'''

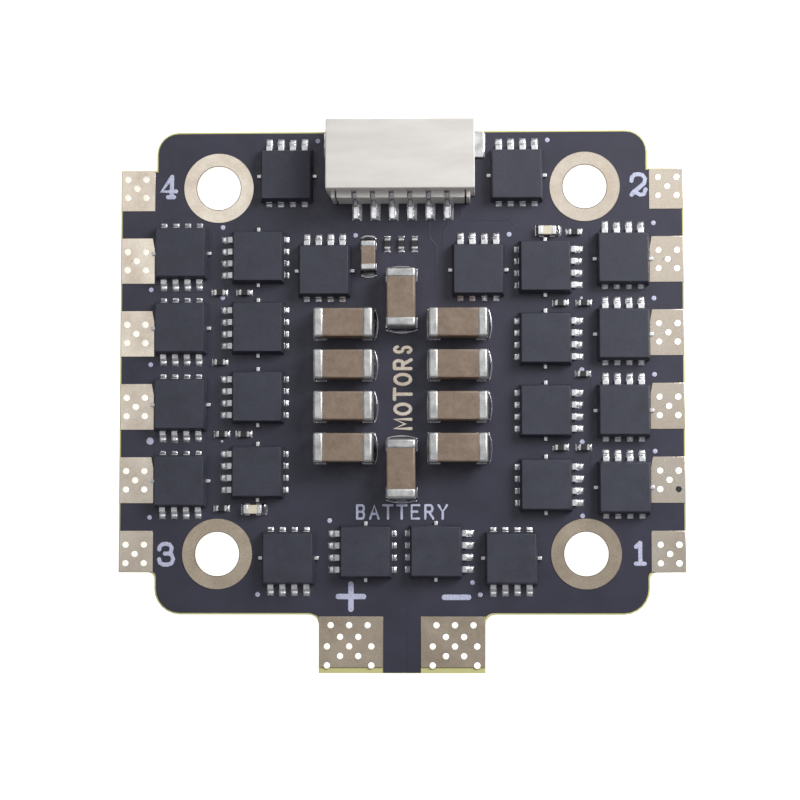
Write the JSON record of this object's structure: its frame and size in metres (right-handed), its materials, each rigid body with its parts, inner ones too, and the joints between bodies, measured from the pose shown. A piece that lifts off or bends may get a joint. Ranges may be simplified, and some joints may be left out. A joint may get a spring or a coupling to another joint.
{
  "type": "electronic speed controller",
  "caption": "Square circuit board of power transistors and ceramic capacitors, with motor pads along both sides, a battery tab and a side-entry signal connector.",
  "frame": {"origin": "centre of the 20 x 20 mm mounting-hole pattern, on the plane of the underside chips that the assembly rests on", "axes": "+Z out of the power face, +Y towards the signal connector, +X to the right with the connector at the far edge"},
  "size_m": [0.0308, 0.0297, 0.0054],
  "materials": {
    "board": "dark blue-black solder mask with a satin gloss over a woven glass and epoxy laminate",
    "mosfet_mould": "fine matt grey-black moulded epoxy with blank tops and tinned leads",
    "chip_mould": "matt black moulded epoxy",
    "ceramic": "satin tan-brown ceramic with bright tin ends",
    "connector_plastic": "ivory moulded nylon",
    "tinned_contact": "tin-plated bronze strip",
    "ferrite": "grey sintered ferrite, slightly grainy",
    "resistor_coat": "black enamel over a metal strip, with tinned ends",
    "gold_plating": "matt immersion gold over copper lands",
    "solder": "bright reflowed solder, slightly rippled",
    "legend_ink": "pale matt screen-printed ink"
  },
  "bodies": {
    "root": {"circuit_board": "board", "bus_capacitor_front": "ceramic", "bus_capacitor_left_1": "ceramic", "bus_capacitor_left_2": "ceramic", "bus_capacitor_left_3": "ceramic", "bus_capacitor_left_4": "ceramic", "bus_capacitor_rear": "ceramic", "bus_capacitor_right_1": "ceramic", "bus_capacitor_right_2": "ceramic", "bus_capacitor_right_3": "ceramic", "bus_capacitor_right_4": "ceramic", "connector_contact_1": "tinned_contact", "connector_contact_2": "tinned_contact", "connector_contact_3": "tinned_contact", "connector_contact_4": "tinned_contact", "connector_contact_5": "tinned_contact", "connector_contact_6": "tinned_contact", "connector_housing": "connector_plastic", "current_amplifier": "chip_mould", "current_shunt": "resistor_coat", "gate_driver_1": "chip_mould", "gate_driver_2": "chip_mould", "gate_driver_3": "chip_mould", "gate_driver_4": "chip_mould", "low_drop_regulator": "chip_mould", "microcontroller_1": "chip_mould", "microcontroller_2": "chip_mould", "microcontroller_3": "chip_mould", "microcontroller_4": "chip_mould", "mosfet_centre_left": "mosfet_mould", "mosfet_centre_right": "mosfet_mould", "mosfet_front_left": "mosfet_mould", "mosfet_front_right": "mosfet_mould", "mosfet_left_inner_1": "mosfet_mould", "mosfet_left_inner_2": "mosfet_mould", "mosfet_left_inner_3": "mosfet_mould", "mosfet_left_inner_4": "mosfet_mould", "mosfet_left_outer_1": "mosfet_mould", "mosfet_left_outer_2": "mosfet_mould", "mosfet_left_outer_3": "mosfet_mould", "mosfet_left_outer_4": "mosfet_mould", "mosfet_rear_1": "mosfet_mould", "mosfet_rear_2": "mosfet_mould", "mosfet_rear_3": "mosfet_mould", "mosfet_rear_4": "mosfet_mould", "mosfet_right_inner_1": "mosfet_mould", "mosfet_right_inner_2": "mosfet_mould", "mosfet_right_inner_3": "mosfet_mould", "mosfet_right_inner_4": "mosfet_mould", "mosfet_right_outer_1": "mosfet_mould", "mosfet_right_outer_2": "mosfet_mould", "mosfet_right_outer_3": "mosfet_mould", "mosfet_right_outer_4": "mosfet_mould", "small_capacitor_front": "ceramic", "small_capacitor_left": "ceramic", "small_capacitor_right": "ceramic", "solder_tab_left": "tinned_contact", "solder_tab_right": "tinned_contact", "step_down_inductor": "ferrite", "step_down_regulator": "chip_mould"}
  },
  "joints": []
}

'''

Within the listing above, copy each line that has the string "joints".

Write the JSON record of this object's structure: its frame and size in metres (right-handed), its materials, each rigid body with its parts, inner ones too, and the joints between bodies, measured from the pose shown. A piece that lifts off or bends may get a joint. Ranges may be simplified, and some joints may be left out. A joint may get a spring or a coupling to another joint.
  "joints": []